§ Aim of the exercise: Look below for the line containing "len(shape.solids()), round(shape.volume), shape.is_valid)"; from there through the line containing "if empty is", both lines included, please set down each line exactly and nothing else.

## START

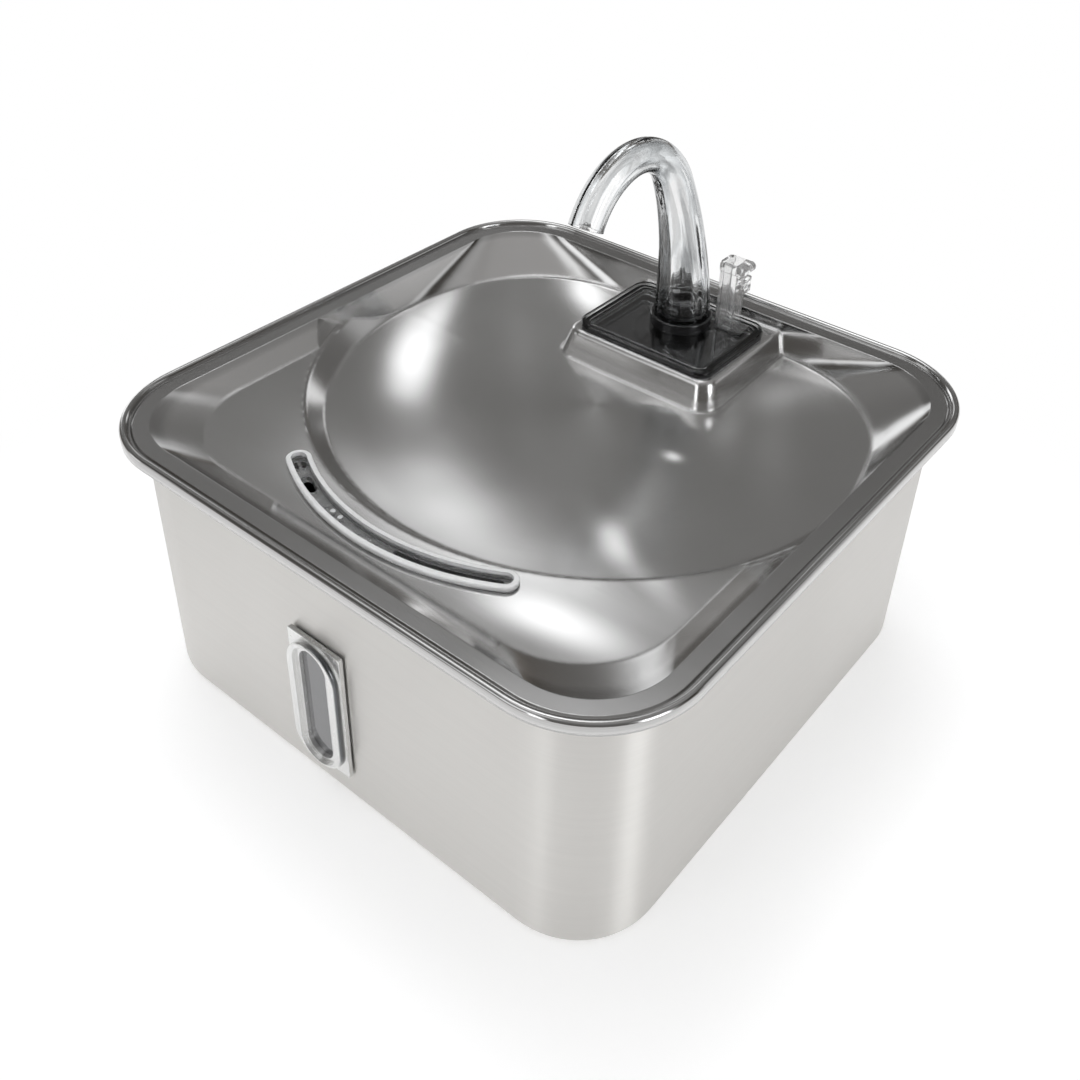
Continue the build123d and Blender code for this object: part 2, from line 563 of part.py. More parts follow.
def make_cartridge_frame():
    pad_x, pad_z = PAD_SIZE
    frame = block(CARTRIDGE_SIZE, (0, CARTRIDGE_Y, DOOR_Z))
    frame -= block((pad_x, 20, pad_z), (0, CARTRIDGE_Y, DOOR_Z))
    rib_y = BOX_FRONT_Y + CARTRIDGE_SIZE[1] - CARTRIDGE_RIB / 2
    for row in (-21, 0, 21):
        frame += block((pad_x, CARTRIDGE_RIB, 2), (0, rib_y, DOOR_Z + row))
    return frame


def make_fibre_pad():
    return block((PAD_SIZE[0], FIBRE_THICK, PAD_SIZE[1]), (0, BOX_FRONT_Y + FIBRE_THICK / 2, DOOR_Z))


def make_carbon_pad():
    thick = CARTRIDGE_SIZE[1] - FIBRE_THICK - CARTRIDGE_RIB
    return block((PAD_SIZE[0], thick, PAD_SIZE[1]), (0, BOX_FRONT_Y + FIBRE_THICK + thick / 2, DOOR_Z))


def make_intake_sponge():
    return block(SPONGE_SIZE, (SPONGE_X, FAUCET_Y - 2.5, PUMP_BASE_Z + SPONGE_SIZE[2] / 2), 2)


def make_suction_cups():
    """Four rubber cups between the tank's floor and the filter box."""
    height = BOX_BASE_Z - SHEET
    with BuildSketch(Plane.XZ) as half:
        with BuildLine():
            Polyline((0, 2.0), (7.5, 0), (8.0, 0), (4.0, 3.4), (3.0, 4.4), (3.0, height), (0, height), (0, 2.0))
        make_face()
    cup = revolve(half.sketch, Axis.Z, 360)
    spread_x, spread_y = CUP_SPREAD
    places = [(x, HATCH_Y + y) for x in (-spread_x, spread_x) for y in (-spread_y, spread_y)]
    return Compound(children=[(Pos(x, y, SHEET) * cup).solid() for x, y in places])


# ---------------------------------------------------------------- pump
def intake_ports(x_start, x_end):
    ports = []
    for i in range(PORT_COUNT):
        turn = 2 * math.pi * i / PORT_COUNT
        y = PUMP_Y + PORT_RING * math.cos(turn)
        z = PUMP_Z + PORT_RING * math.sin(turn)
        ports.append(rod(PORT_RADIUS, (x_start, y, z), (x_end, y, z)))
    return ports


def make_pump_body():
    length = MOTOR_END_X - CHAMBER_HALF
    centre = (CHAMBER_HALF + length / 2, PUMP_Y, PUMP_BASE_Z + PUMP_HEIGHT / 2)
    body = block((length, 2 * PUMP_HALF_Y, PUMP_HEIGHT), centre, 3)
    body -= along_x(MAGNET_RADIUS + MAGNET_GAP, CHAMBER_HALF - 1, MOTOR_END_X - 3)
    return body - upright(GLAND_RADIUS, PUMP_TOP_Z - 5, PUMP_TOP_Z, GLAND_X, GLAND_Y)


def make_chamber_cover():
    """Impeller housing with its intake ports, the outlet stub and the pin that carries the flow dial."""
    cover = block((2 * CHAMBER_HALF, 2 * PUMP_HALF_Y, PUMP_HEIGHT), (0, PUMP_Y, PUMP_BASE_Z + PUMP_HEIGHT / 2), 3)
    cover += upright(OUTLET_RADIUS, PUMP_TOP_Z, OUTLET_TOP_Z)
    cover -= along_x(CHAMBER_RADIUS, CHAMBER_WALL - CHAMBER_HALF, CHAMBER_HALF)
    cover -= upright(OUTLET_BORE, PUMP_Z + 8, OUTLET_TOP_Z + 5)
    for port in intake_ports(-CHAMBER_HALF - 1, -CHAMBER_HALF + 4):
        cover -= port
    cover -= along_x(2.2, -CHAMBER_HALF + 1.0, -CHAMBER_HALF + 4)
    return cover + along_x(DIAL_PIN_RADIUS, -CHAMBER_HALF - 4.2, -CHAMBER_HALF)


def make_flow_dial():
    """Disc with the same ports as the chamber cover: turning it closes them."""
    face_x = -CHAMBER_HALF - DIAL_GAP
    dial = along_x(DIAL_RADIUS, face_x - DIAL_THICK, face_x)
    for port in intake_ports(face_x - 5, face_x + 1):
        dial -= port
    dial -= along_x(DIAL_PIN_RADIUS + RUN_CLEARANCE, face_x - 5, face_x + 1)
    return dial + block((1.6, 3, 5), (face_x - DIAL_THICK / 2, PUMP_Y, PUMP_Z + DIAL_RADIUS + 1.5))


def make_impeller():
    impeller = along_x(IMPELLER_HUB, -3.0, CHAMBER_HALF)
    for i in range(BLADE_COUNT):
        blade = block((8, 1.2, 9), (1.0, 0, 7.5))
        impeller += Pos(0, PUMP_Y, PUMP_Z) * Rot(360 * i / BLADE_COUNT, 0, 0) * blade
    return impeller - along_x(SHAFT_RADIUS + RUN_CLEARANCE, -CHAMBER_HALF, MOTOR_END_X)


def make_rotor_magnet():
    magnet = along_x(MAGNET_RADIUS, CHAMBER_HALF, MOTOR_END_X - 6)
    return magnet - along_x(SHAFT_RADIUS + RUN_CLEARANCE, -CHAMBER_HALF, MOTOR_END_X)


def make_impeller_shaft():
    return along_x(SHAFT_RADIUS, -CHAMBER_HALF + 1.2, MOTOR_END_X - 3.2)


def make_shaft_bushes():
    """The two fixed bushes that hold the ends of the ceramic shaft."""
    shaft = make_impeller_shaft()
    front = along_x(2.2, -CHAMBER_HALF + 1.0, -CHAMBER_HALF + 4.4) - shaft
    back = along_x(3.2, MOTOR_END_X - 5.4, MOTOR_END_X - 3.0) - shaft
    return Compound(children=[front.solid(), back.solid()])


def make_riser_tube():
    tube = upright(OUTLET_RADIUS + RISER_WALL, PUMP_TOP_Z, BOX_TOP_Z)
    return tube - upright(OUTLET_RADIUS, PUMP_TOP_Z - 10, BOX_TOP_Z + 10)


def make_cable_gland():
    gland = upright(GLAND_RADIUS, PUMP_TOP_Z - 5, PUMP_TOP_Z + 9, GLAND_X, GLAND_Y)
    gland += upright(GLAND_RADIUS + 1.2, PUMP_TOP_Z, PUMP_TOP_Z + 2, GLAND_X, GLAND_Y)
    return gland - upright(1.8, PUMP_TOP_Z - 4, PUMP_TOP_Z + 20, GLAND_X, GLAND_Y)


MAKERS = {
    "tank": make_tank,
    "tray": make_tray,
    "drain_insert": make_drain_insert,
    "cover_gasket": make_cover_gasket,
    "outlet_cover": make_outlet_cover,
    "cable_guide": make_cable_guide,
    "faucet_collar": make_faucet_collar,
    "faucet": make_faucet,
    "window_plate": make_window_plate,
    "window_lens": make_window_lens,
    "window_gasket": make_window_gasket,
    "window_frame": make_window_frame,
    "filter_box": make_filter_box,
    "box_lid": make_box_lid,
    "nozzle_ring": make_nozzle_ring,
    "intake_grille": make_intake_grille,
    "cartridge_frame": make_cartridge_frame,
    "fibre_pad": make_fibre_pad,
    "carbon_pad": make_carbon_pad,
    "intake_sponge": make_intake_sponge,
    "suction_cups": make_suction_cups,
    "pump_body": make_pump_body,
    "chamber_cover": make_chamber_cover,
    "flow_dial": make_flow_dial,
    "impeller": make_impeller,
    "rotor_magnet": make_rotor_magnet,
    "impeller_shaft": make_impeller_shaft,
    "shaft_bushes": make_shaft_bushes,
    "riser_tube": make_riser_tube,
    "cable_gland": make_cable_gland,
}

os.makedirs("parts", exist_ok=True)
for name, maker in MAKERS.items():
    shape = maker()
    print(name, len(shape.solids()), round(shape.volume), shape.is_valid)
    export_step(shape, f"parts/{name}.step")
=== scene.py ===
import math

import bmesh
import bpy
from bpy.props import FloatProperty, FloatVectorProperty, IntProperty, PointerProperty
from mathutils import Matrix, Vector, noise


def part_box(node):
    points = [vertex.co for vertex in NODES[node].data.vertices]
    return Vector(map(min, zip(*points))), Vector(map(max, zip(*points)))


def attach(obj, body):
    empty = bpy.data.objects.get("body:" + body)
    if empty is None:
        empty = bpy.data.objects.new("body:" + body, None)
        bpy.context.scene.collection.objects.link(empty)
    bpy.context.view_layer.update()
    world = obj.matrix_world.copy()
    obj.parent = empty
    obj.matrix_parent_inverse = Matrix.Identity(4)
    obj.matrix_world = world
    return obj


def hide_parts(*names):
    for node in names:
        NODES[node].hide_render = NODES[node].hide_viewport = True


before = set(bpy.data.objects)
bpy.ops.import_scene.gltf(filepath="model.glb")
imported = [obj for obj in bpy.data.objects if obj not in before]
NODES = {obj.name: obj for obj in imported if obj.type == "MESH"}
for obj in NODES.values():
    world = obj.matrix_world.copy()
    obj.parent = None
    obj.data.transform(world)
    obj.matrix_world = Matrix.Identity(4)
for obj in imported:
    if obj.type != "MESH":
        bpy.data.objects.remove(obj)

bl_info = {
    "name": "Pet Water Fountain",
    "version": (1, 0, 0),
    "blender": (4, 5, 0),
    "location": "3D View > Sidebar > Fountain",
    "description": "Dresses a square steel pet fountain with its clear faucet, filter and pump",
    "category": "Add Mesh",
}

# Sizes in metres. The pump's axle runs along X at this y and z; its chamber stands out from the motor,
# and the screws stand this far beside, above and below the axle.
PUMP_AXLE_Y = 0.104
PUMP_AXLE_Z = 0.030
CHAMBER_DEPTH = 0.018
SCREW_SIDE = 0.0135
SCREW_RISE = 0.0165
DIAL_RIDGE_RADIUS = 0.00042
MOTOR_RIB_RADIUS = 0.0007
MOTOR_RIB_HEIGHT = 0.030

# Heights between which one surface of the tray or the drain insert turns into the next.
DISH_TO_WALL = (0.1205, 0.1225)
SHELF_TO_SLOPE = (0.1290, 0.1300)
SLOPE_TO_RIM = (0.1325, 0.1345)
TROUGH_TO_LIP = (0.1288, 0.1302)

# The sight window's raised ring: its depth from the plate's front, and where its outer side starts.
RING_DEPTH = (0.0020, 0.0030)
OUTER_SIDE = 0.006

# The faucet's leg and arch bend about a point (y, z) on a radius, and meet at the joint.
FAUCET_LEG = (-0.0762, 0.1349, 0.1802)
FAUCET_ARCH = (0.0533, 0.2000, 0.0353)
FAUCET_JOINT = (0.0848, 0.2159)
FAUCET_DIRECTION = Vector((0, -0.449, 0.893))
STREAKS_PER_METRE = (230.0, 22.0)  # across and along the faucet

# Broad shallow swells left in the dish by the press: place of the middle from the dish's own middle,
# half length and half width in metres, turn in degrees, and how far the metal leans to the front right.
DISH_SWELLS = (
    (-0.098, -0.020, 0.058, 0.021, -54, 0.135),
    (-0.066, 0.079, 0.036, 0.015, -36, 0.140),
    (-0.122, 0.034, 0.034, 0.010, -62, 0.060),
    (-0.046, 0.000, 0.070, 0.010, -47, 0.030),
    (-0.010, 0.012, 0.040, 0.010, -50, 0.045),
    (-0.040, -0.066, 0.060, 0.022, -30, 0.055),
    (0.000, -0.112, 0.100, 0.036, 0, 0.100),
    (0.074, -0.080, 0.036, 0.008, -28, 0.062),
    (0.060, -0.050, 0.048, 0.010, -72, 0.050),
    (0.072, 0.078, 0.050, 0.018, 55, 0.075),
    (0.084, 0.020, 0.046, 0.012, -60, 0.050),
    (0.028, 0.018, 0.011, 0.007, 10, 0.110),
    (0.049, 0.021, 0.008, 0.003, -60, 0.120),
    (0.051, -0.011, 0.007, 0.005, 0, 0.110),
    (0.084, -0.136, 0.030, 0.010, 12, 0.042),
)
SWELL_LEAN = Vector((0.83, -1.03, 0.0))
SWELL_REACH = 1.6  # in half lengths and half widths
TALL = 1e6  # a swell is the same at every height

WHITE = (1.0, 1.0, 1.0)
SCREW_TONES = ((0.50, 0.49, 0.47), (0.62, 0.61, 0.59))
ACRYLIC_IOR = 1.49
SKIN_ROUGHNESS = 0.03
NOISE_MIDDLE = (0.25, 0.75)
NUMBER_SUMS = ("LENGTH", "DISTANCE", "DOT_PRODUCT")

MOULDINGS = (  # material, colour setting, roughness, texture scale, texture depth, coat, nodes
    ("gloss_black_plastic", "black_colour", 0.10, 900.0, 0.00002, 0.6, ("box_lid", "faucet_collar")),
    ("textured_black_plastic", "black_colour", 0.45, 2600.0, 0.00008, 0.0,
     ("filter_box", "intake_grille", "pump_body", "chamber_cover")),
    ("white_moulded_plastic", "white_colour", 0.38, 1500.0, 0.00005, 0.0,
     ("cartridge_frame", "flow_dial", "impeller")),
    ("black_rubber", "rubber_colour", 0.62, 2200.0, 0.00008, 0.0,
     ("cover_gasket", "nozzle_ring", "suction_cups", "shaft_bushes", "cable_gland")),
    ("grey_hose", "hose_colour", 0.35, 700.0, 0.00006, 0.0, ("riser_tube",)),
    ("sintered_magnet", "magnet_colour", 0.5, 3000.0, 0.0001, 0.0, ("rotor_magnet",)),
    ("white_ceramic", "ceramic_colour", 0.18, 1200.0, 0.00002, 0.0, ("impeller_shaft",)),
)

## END

§ Answer to this task:
    print(name, len(shape.solids()), round(shape.volume), shape.is_valid)
    export_step(shape, f"parts/{name}.step")
=== scene.py ===
import math

import bmesh
import bpy
from bpy.props import FloatProperty, FloatVectorProperty, IntProperty, PointerProperty
from mathutils import Matrix, Vector, noise


def part_box(node):
    points = [vertex.co for vertex in NODES[node].data.vertices]
    return Vector(map(min, zip(*points))), Vector(map(max, zip(*points)))


def attach(obj, body):
    empty = bpy.data.objects.get("body:" + body)
    if empty is None:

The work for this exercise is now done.